At Governor’s urging, LIRR officials re-evaluated initial plans and now plan to construct entire expansion within the existing right-of-way
Governor also announces full review of all grade crossings involved in project to improve safety for local residents, motorists and pedestrians
Governor Andrew M. Cuomo today announced that his proposal to significantly expand the Long Island Rail Road by adding a third track along the Main Line will not require any residential property acquisitions. Initially, the LIRR anticipated acquiring portions of up to 20 residential properties to construct the expansion, but at the Governor’s direction the preliminary plan has been revised to ensure that the addition of a third track occurs entirely within the existing right of way, eliminating the need to acquire any residential properties.

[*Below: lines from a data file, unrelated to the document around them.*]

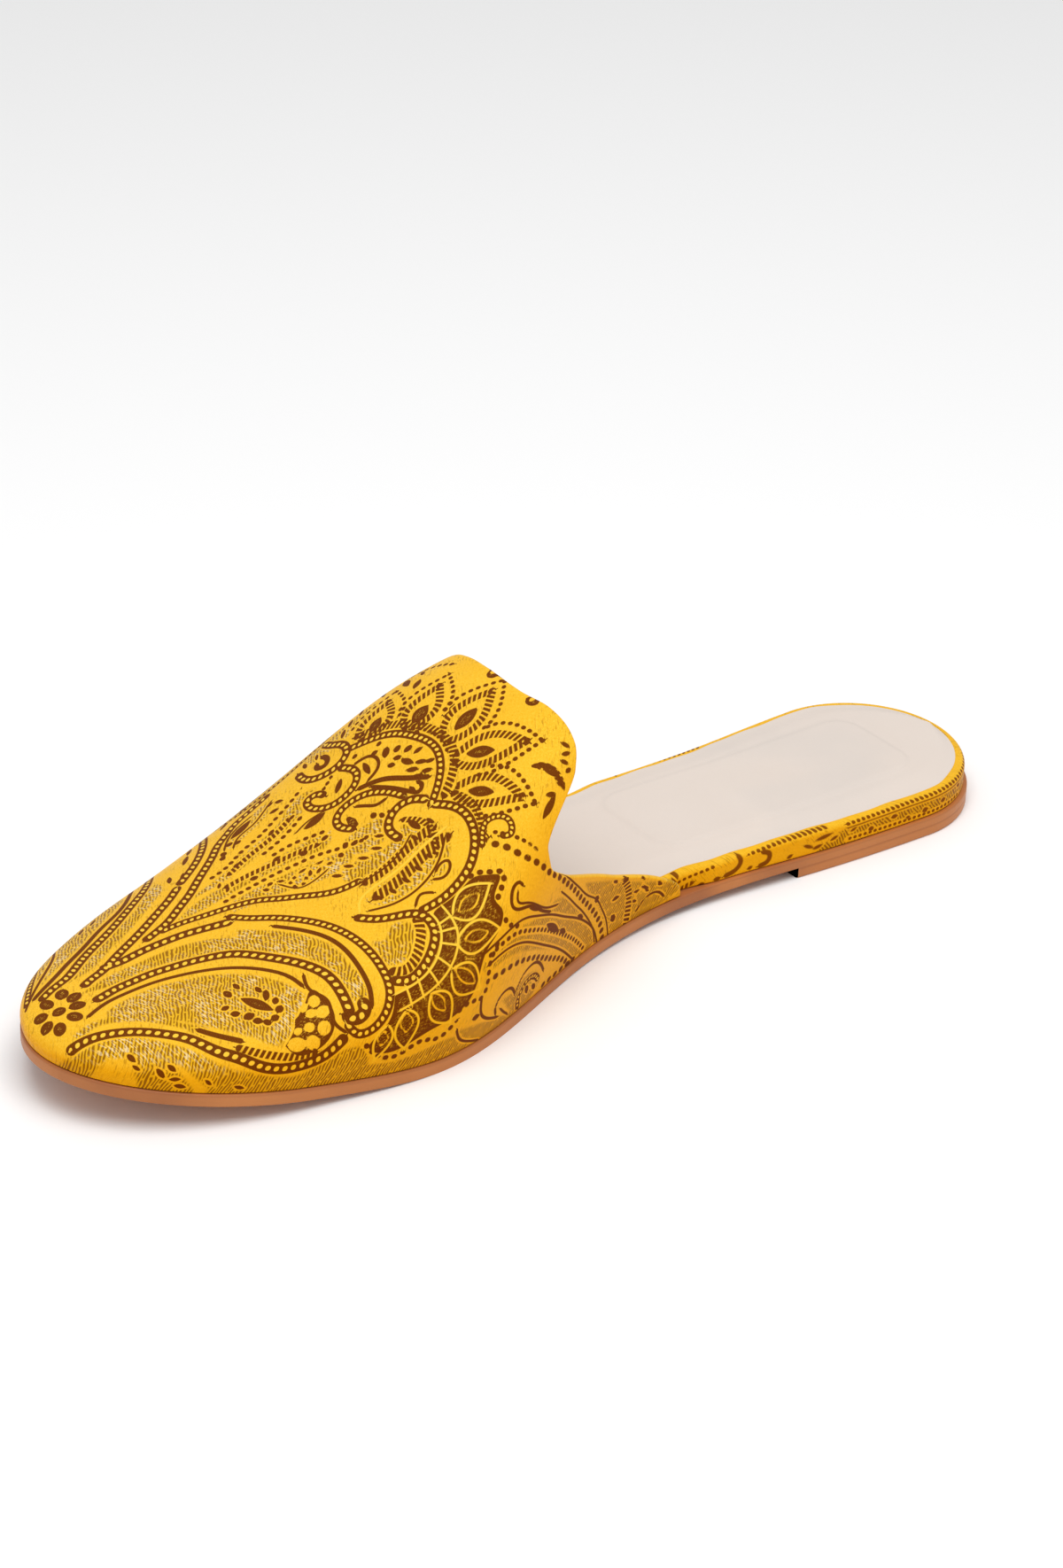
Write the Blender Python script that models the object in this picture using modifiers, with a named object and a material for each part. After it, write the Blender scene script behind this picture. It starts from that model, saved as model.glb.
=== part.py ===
"""Backless flat slipper for the right foot: a one-piece vamp on a thin flat sole.

Metres, +Z up. X runs from the heel to the toe and +Y is the inner side of the foot.
The shoe stands on its heel lift and its tread, with the origin on the ground under
the middle of its box. Places along the shoe are shares of LENGTH, heel 0 to toe 1.
"""

import math
from typing import Callable, NamedTuple

import bmesh
import bpy
import numpy as np
from mathutils import Vector

MM = 0.001

# Driving sizes
LENGTH = 255.0 * MM
HEEL_WIDTH = 53.0 * MM
WAIST_WIDTH = 49.0 * MM
BALL_WIDTH = 85.4 * MM
TOE_WIDTH = 68.0 * MM
TOE_SWING = 4.8 * MM
TOE_SPRING = 9.75 * MM
LIFT_HEIGHT = 2.4 * MM
OUTSOLE_THICKNESS = 2.8 * MM
FOOTBED_AT_HEEL = 5.0 * MM
FOOTBED_AT_BALL = 3.2 * MM
INSOLE_THICKNESS = 1.0 * MM
VAMP_WALL = 1.6 * MM
INSTEP_HEIGHT = 56.8 * MM
TOE_BOX_HEIGHT = 12.0 * MM
CROWN_LEAN = 6.0 * MM
RIDGE_OFFSET = 5.5 * MM
NOSE_OVERHANG = 0.85 * MM
NOSE_HEIGHT = 10.0 * MM

# Clearances and setbacks, measured in from the edge of the outsole
GAP = 0.3 * MM
LIFT_INSET = 0.3 * MM
VAMP_INSET = 0.4 * MM
WRAP_INSET = 0.8 * MM
INSOLE_SETBACK = 1.4 * MM
INSOLE_TOE_SETBACK = 3.0 * MM

# Rounded edges
SOLE_EDGE = 0.5 * MM
WRAP_ROUND = 1.5 * MM
INSOLE_ROUND = 0.3 * MM

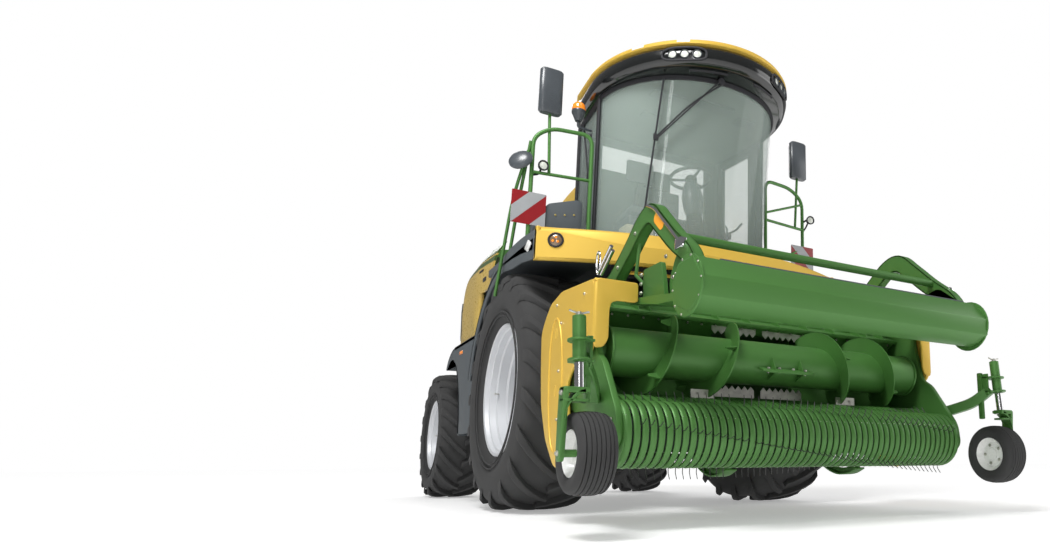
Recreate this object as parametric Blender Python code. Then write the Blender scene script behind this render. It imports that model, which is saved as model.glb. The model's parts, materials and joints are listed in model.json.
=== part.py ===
"""Self-propelled forage harvester with a pickup header, one object for each real piece.

Metres, +Z up. The machine faces -Y and its right-hand side is -X. Inside this file every
place is given from the point on the ground below the front axle; the whole machine then
hangs from one empty that moves that point, so the world origin is under the middle of the
machine's length. The header is shown lifted, as the machine stands when it is parked for view.
"""
import math

import bmesh
import bpy
from mathutils import Matrix, Vector

# ---- driving dimensions ----
WHEELBASE = 3.08
AXLE_TO_MIDDLE = 0.76          # front axle back to the middle of the machine's length
GAP = 0.0003                   # between pieces that touch

FRONT_TYRE_RADIUS = 0.99
FRONT_TYRE_WIDTH = 0.71
FRONT_RIM_RADIUS = 0.545
FRONT_WHEEL_X = 1.135
FRONT_DISC_X = 0.98            # inner face of the wheel disc

REAR_TYRE_RADIUS = 0.715
REAR_TYRE_WIDTH = 0.54
REAR_RIM_RADIUS = 0.395
REAR_WHEEL_X = 1.16
REAR_DISC_X = 1.05
KINGPIN_X = 0.88

GAUGE_TYRE_RADIUS = 0.218
GAUGE_TYRE_WIDTH = 0.207

PLATE_X = 0.50                 # inner face of the frame's side plates
PLATE_THICK = 0.06
AXLE_TOP = 1.10
AXLE_HALF_DEPTH = 0.15
RAIL_X = 0.34
RAIL_WIDTH = 0.10
RAIL_BOTTOM = 1.05
RAIL_TOP = 1.30

PLATFORM_Z = 2.08
PLATFORM_THICK = 0.07
PLATFORM_X = 1.45

CAB_FRONT_Y = -0.45            # where the cab's straight sides meet its round front
CAB_HALF = 0.86
CAB_REAR_Y = 0.27
CAB_REAR_HALF = 0.80
CAB_FLOOR_Z = 2.15
CAB_ROOF_Z = 3.60
CAB_NOSE_LOW = 0.50            # depth of the round front at the floor
CAB_NOSE_HIGH = 0.88           # and below the roof: the screen leans forward
CAB_WALL = 0.05
GLASS = 0.012
ROOF_TOP = 3.88

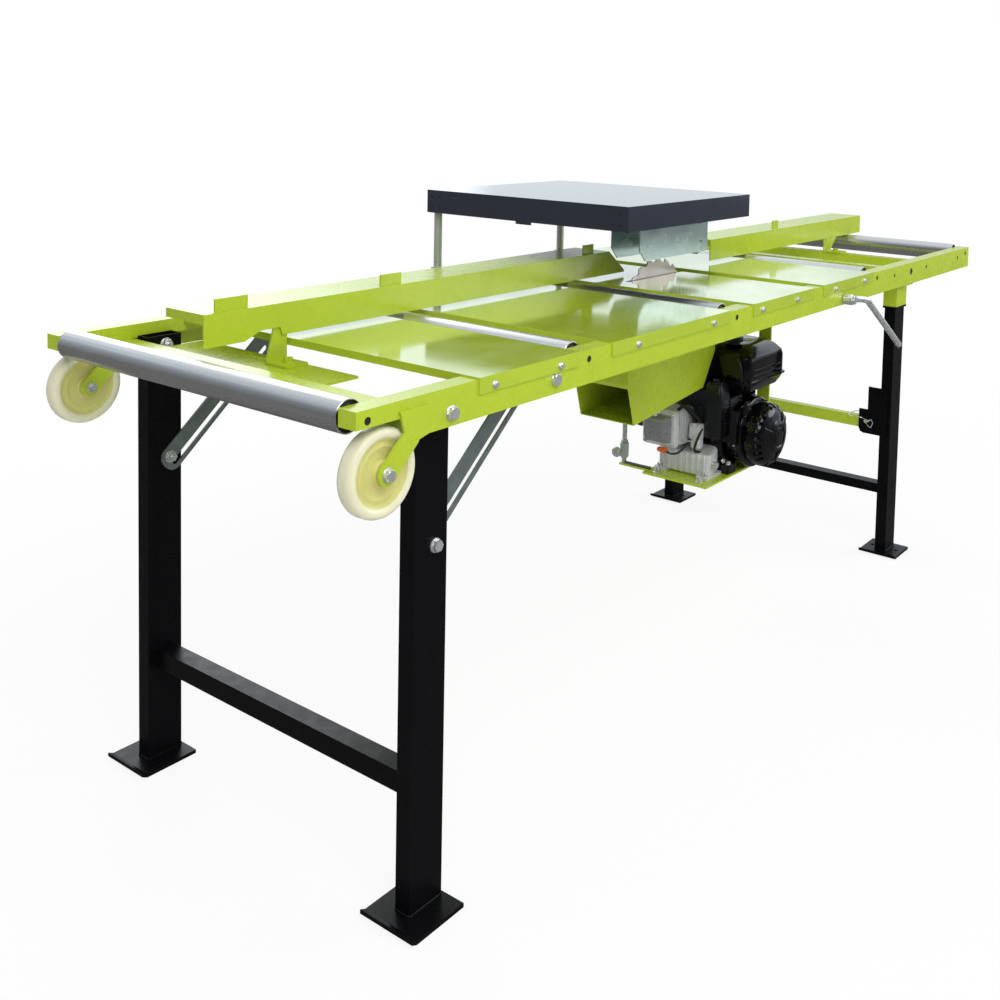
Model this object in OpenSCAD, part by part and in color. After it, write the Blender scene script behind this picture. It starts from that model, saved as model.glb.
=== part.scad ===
// Board edger: a folding roller table with a petrol engine, a small rip blade,
// two fences and a height-adjustable guard. Millimetres, Z up.
// Every piece is drawn in the table's own frame, with X from the feed end to the
// rear, Y from the near rail to the far one, and is then moved to the origin,
// which is the middle of the footprint, on the floor.

/* [Table frame] */
// Length of both side rails
table_l = 2930; // [2700:10:3200]
// Width over the outer faces of the rails
table_w = 890; // [800:10:1000]
// Height of the rails' top faces above the floor
table_z = 945; // [900:5:1000]
// Width of a rail
rail_w = 40; // [36:1:50]
// Height of a rail's outer web
rail_h = 68; // [60:1:80]
// Sheet thickness of the rails
rail_t = 3; // [2:0.5:4]
// Height of a rail's inner web and of the stepped feed end
rail_lip = 30; // [26:1:36]
// Length of the stepped feed end over the casters
notch_l = 130; // [110:1:150]

/* [Table plates] */
// Thickness of the table plates
plate_t = 3; // [2:0.5:4]
// Drop of the plates' side flanges over the rails
flange_h = 27; // [20:1:35]
// Drop of the lip along each plate's feed edge
lip_h = 12; // [6:1:13]
// Start of each plate from the feed end
plate_starts = [285, 690, 1296, 1700];
// End of each plate from the feed end
plate_ends = [577, 1181, 1641, 2045];

/* [Rollers] */
// Diameter of the rollers
roller_d = 58; // [50:1:62]
// Wall of the roller tubes
roller_t = 3; // [2:0.5:5]
// Diameter of the roller axles
axle_d = 12; // [10:1:14]
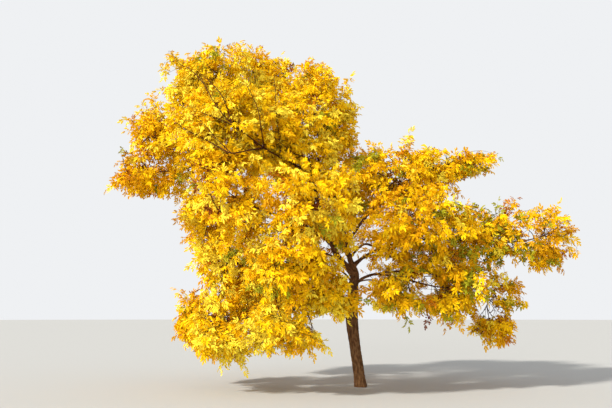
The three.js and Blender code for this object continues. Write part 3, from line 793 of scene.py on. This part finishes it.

Working with local mayors and the LIRR, Governor Cuomo has also committed to reviewing all seven street-level train crossings, commonly called “grade crossings,” along the LIRR Expansion project corridor. The Governor’s administration will work with the communities to eliminate the street level crossings in consultation with the communities to find the right approach to each of the seven crossings.
“This plan is a transformative project for Long Island,” said Governor Cuomo. “My administration is fully committed to mitigating the project’s impact on surrounding communities and improving safety overall. The project will move forward on the existing right of way – so that zero homes must be acquired – and we will work hand-in-hand with local communities to ensure safe, redesigned grade crossings. I’m proud to see this project moving forward, and I thank our local partners for their support.”
The Governor made these announcements at a meeting of the Long Island Association earlier today. Video of the Governor’s remarks is available here.
Governor Cuomo has made it a priority to move this new expansion plan forward in a way that mitigates impact on the surrounding properties.
Unlike previous plans proposed a decade ago, this new effort dramatically minimizes the impact on communities along the project corridor. The Governor’s proposal is a smarter, more stream-lined proposal that reduces the proposed corridor from 11.5 in old plans to 9.8 miles in today’s plan.
When the Governor first announced the proposal, the LIRR anticipated that 20 residential property acquisitions would be required to construct the expansion – which was a significant reduction from prior LIRR expansion proposals that would have impacted hundreds of homes. With today’s announcement, residential property acquisitions will no longer be required as part of the track installation.
Currently, the LIRR is limited by track capacity. At peak times, the LIRR is forced to run trains in one direction between Floral Park and Hicksville, making it impossible for reverse commuters and intra-island travelers. In essence, millions of people are limited by a system of transportation designed and virtually unchanged from 50 years ago. In order to modernize the system, improve commutes for customers, and reduce congestion on Long Island’s roads, the Governor has proposed expanding the LIRR’s capacity between Floral Park and Hicksville. The project will allow the LIRR to increase service, reduce congestion and train delays caused whenever there is an incident along this busy stretch of tracks and will enable the LIRR to run “reverse-peak” trains to allow people to take the LIRR to jobs on Long Island during traditional business hours.
“Governor Cuomo has responded to one of the major economic priorities of Long Island by committing to fund the LIRR Expansion Project,” said Kevin Law, Co-Chair of the Coalition and President & CEO of the Long Island Association. “The Coalition applauds his commitment and looks forward to helping advance public discussion of its implementation.”
“The LIRR Expansion Project is vital to the region’s economic future, as documented by the Long Island Index, a project of the Rauch Foundation,” said Dave Kapell, Co-Chair of the Coalition, former Mayor of Greenport, and a consultant to the Rauch Foundation. “We look forward to public consideration of how this Project can best enhance the future of Long Island while mitigating local impacts to the maximum extent practicable.”